## Requirement
Extract every record, keeping each one exactly as it is.

## Stored items
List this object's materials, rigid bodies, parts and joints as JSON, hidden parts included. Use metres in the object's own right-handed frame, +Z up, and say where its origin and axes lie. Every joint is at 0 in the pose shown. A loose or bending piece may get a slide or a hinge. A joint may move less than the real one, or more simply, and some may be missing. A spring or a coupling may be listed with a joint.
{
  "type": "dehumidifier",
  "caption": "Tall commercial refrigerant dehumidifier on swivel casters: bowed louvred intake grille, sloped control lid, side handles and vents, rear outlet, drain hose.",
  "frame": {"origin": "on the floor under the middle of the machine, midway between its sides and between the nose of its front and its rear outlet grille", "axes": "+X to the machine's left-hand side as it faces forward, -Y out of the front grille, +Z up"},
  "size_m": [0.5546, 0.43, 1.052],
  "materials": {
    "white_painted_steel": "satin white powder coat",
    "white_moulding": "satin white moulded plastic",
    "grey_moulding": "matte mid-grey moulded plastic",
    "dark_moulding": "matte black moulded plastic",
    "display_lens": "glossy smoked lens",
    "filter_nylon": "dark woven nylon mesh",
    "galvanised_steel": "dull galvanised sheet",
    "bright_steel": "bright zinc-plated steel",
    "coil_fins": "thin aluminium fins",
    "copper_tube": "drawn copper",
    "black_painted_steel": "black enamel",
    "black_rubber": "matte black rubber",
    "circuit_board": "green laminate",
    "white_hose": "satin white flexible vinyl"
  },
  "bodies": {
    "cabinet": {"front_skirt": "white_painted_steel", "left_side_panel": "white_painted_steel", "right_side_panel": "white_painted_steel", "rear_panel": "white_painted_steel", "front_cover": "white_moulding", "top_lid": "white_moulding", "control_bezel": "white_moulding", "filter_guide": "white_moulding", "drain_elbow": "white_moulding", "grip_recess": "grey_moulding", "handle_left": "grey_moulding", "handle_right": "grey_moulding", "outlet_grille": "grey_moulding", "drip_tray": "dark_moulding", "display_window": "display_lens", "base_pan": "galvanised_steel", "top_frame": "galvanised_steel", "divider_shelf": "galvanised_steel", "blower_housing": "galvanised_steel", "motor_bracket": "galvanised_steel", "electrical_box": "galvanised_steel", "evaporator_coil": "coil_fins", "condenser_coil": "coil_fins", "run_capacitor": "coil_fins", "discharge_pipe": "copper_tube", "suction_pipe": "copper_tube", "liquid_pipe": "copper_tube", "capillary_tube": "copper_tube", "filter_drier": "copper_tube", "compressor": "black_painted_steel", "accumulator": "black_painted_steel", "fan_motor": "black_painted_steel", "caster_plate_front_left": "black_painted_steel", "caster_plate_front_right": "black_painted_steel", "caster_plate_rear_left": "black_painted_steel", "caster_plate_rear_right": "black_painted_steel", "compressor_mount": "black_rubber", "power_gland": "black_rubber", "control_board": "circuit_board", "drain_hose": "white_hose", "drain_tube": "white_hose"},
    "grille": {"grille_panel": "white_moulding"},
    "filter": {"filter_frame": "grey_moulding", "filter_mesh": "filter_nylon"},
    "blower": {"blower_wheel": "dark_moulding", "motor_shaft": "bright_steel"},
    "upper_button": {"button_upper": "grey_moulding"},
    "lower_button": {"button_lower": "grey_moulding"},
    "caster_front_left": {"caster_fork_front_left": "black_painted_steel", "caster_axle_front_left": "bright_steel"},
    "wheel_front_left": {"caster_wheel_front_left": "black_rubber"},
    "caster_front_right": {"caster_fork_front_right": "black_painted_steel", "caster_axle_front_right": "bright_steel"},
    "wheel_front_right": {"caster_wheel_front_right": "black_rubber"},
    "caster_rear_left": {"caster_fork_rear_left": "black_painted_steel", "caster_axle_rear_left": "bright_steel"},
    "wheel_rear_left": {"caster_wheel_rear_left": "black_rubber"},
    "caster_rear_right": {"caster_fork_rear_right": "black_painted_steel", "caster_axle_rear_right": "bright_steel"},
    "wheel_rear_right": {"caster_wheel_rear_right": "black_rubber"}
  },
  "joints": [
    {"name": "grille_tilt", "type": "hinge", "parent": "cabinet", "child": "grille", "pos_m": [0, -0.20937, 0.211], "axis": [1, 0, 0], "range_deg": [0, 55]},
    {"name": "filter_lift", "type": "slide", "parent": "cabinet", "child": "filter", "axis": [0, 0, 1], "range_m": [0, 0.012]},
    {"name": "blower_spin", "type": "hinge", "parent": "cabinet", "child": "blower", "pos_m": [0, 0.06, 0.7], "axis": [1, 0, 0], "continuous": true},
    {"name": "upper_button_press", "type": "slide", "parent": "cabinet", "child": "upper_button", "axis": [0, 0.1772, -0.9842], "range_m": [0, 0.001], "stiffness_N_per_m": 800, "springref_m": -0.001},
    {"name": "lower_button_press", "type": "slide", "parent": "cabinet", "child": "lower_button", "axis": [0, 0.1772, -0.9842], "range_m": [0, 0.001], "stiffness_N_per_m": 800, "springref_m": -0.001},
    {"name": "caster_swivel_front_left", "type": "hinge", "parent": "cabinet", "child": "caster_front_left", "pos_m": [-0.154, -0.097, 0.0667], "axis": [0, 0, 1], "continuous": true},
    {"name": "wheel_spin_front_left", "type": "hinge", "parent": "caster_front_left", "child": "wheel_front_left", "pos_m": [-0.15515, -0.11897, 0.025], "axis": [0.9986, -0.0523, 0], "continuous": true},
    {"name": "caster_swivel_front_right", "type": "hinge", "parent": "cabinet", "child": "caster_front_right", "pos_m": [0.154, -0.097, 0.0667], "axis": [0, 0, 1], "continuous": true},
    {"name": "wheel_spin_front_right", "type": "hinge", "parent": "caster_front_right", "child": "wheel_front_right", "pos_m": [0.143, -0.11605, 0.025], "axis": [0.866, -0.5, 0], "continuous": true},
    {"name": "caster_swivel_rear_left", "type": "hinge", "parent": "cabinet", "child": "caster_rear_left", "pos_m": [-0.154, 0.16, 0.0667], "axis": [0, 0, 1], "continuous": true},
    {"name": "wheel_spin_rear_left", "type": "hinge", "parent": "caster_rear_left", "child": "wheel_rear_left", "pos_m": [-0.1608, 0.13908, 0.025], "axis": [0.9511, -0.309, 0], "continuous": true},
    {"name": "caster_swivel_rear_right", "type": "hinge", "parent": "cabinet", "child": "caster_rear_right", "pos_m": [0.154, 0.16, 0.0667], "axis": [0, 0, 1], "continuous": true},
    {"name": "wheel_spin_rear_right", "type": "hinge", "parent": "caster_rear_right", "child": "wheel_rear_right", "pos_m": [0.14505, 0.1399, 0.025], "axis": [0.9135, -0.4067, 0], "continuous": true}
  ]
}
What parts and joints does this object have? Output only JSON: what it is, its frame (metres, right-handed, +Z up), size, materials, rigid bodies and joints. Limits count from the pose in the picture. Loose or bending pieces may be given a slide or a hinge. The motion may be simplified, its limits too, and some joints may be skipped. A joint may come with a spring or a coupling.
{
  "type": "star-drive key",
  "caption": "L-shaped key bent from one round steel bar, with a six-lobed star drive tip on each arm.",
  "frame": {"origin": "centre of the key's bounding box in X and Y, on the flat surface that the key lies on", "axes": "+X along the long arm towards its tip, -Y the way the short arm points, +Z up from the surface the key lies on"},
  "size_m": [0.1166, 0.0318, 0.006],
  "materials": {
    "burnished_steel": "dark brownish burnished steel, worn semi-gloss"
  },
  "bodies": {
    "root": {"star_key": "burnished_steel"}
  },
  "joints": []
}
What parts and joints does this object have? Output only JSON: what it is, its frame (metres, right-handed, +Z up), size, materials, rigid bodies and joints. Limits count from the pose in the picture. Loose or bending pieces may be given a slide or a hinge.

## Expected answer
List this object's materials, rigid bodies, parts and joints as JSON, hidden parts included. Use metres in the object's own right-handed frame, +Z up, and say where its origin and axes lie. Every joint is at 0 in the pose shown. A loose or bending piece may get a slide or a hinge. A joint may move less than the real one, or more simply, and some may be missing. A spring or a coupling may be listed with a joint.
{
  "type": "dehumidifier",
  "caption": "Tall commercial refrigerant dehumidifier on swivel casters: bowed louvred intake grille, sloped control lid, side handles and vents, rear outlet, drain hose.",
  "frame": {"origin": "on the floor under the middle of the machine, midway between its sides and between the nose of its front and its rear outlet grille", "axes": "+X to the machine's left-hand side as it faces forward, -Y out of the front grille, +Z up"},
  "size_m": [0.5546, 0.43, 1.052],
  "materials": {
    "white_painted_steel": "satin white powder coat",
    "white_moulding": "satin white moulded plastic",
    "grey_moulding": "matte mid-grey moulded plastic",
    "dark_moulding": "matte black moulded plastic",
    "display_lens": "glossy smoked lens",
    "filter_nylon": "dark woven nylon mesh",
    "galvanised_steel": "dull galvanised sheet",
    "bright_steel": "bright zinc-plated steel",
    "coil_fins": "thin aluminium fins",
    "copper_tube": "drawn copper",
    "black_painted_steel": "black enamel",
    "black_rubber": "matte black rubber",
    "circuit_board": "green laminate",
    "white_hose": "satin white flexible vinyl"
  },
  "bodies": {
    "cabinet": {"front_skirt": "white_painted_steel", "left_side_panel": "white_painted_steel", "right_side_panel": "white_painted_steel", "rear_panel": "white_painted_steel", "front_cover": "white_moulding", "top_lid": "white_moulding", "control_bezel": "white_moulding", "filter_guide": "white_moulding", "drain_elbow": "white_moulding", "grip_recess": "grey_moulding", "handle_left": "grey_moulding", "handle_right": "grey_moulding", "outlet_grille": "grey_moulding", "drip_tray": "dark_moulding", "display_window": "display_lens", "base_pan": "galvanised_steel", "top_frame": "galvanised_steel", "divider_shelf": "galvanised_steel", "blower_housing": "galvanised_steel", "motor_bracket": "galvanised_steel", "electrical_box": "galvanised_steel", "evaporator_coil": "coil_fins", "condenser_coil": "coil_fins", "run_capacitor": "coil_fins", "discharge_pipe": "copper_tube", "suction_pipe": "copper_tube", "liquid_pipe": "copper_tube", "capillary_tube": "copper_tube", "filter_drier": "copper_tube", "compressor": "black_painted_steel", "accumulator": "black_painted_steel", "fan_motor": "black_painted_steel", "caster_plate_front_left": "black_painted_steel", "caster_plate_front_right": "black_painted_steel", "caster_plate_rear_left": "black_painted_steel", "caster_plate_rear_right": "black_painted_steel", "compressor_mount": "black_rubber", "power_gland": "black_rubber", "control_board": "circuit_board", "drain_hose": "white_hose", "drain_tube": "white_hose"},
    "grille": {"grille_panel": "white_moulding"},
    "filter": {"filter_frame": "grey_moulding", "filter_mesh": "filter_nylon"},
    "blower": {"blower_wheel": "dark_moulding", "motor_shaft": "bright_steel"},
    "upper_button": {"button_upper": "grey_moulding"},
    "lower_button": {"button_lower": "grey_moulding"},
    "caster_front_left": {"caster_fork_front_left": "black_painted_steel", "caster_axle_front_left": "bright_steel"},
    "wheel_front_left": {"caster_wheel_front_left": "black_rubber"},
    "caster_front_right": {"caster_fork_front_right": "black_painted_steel", "caster_axle_front_right": "bright_steel"},
    "wheel_front_right": {"caster_wheel_front_right": "black_rubber"},
    "caster_rear_left": {"caster_fork_rear_left": "black_painted_steel", "caster_axle_rear_left": "bright_steel"},
    "wheel_rear_left": {"caster_wheel_rear_left": "black_rubber"},
    "caster_rear_right": {"caster_fork_rear_right": "black_painted_steel", "caster_axle_rear_right": "bright_steel"},
    "wheel_rear_right": {"caster_wheel_rear_right": "black_rubber"}
  },
  "joints": [
    {"name": "grille_tilt", "type": "hinge", "parent": "cabinet", "child": "grille", "pos_m": [0, -0.20937, 0.211], "axis": [1, 0, 0], "range_deg": [0, 55]},
    {"name": "filter_lift", "type": "slide", "parent": "cabinet", "child": "filter", "axis": [0, 0, 1], "range_m": [0, 0.012]},
    {"name": "blower_spin", "type": "hinge", "parent": "cabinet", "child": "blower", "pos_m": [0, 0.06, 0.7], "axis": [1, 0, 0], "continuous": true},
    {"name": "upper_button_press", "type": "slide", "parent": "cabinet", "child": "upper_button", "axis": [0, 0.1772, -0.9842], "range_m": [0, 0.001], "stiffness_N_per_m": 800, "springref_m": -0.001},
    {"name": "lower_button_press", "type": "slide", "parent": "cabinet", "child": "lower_button", "axis": [0, 0.1772, -0.9842], "range_m": [0, 0.001], "stiffness_N_per_m": 800, "springref_m": -0.001},
    {"name": "caster_swivel_front_left", "type": "hinge", "parent": "cabinet", "child": "caster_front_left", "pos_m": [-0.154, -0.097, 0.0667], "axis": [0, 0, 1], "continuous": true},
    {"name": "wheel_spin_front_left", "type": "hinge", "parent": "caster_front_left", "child": "wheel_front_left", "pos_m": [-0.15515, -0.11897, 0.025], "axis": [0.9986, -0.0523, 0], "continuous": true},
    {"name": "caster_swivel_front_right", "type": "hinge", "parent": "cabinet", "child": "caster_front_right", "pos_m": [0.154, -0.097, 0.0667], "axis": [0, 0, 1], "continuous": true},
    {"name": "wheel_spin_front_right", "type": "hinge", "parent": "caster_front_right", "child": "wheel_front_right", "pos_m": [0.143, -0.11605, 0.025], "axis": [0.866, -0.5, 0], "continuous": true},
    {"name": "caster_swivel_rear_left", "type": "hinge", "parent": "cabinet", "child": "caster_rear_left", "pos_m": [-0.154, 0.16, 0.0667], "axis": [0, 0, 1], "continuous": true},
    {"name": "wheel_spin_rear_left", "type": "hinge", "parent": "caster_rear_left", "child": "wheel_rear_left", "pos_m": [-0.1608, 0.13908, 0.025], "axis": [0.9511, -0.309, 0], "continuous": true},
    {"name": "caster_swivel_rear_right", "type": "hinge", "parent": "cabinet", "child": "caster_rear_right", "pos_m": [0.154, 0.16, 0.0667], "axis": [0, 0, 1], "continuous": true},
    {"name": "wheel_spin_rear_right", "type": "hinge", "parent": "caster_rear_right", "child": "wheel_rear_right", "pos_m": [0.14505, 0.1399, 0.025], "axis": [0.9135, -0.4067, 0], "continuous": true}
  ]
}
What parts and joints does this object have? Output only JSON: what it is, its frame (metres, right-handed, +Z up), size, materials, rigid bodies and joints. Limits count from the pose in the picture. Loose or bending pieces may be given a slide or a hinge. The motion may be simplified, its limits too, and some joints may be skipped. A joint may come with a spring or a coupling.
{
  "type": "star-drive key",
  "caption": "L-shaped key bent from one round steel bar, with a six-lobed star drive tip on each arm.",
  "frame": {"origin": "centre of the key's bounding box in X and Y, on the flat surface that the key lies on", "axes": "+X along the long arm towards its tip, -Y the way the short arm points, +Z up from the surface the key lies on"},
  "size_m": [0.1166, 0.0318, 0.006],
  "materials": {
    "burnished_steel": "dark brownish burnished steel, worn semi-gloss"
  },
  "bodies": {
    "root": {"star_key": "burnished_steel"}
  },
  "joints": []
}
What parts and joints does this object have? Output only JSON: what it is, its frame (metres, right-handed, +Z up), size, materials, rigid bodies and joints. Limits count from the pose in the picture. Loose or bending pieces may be given a slide or a hinge.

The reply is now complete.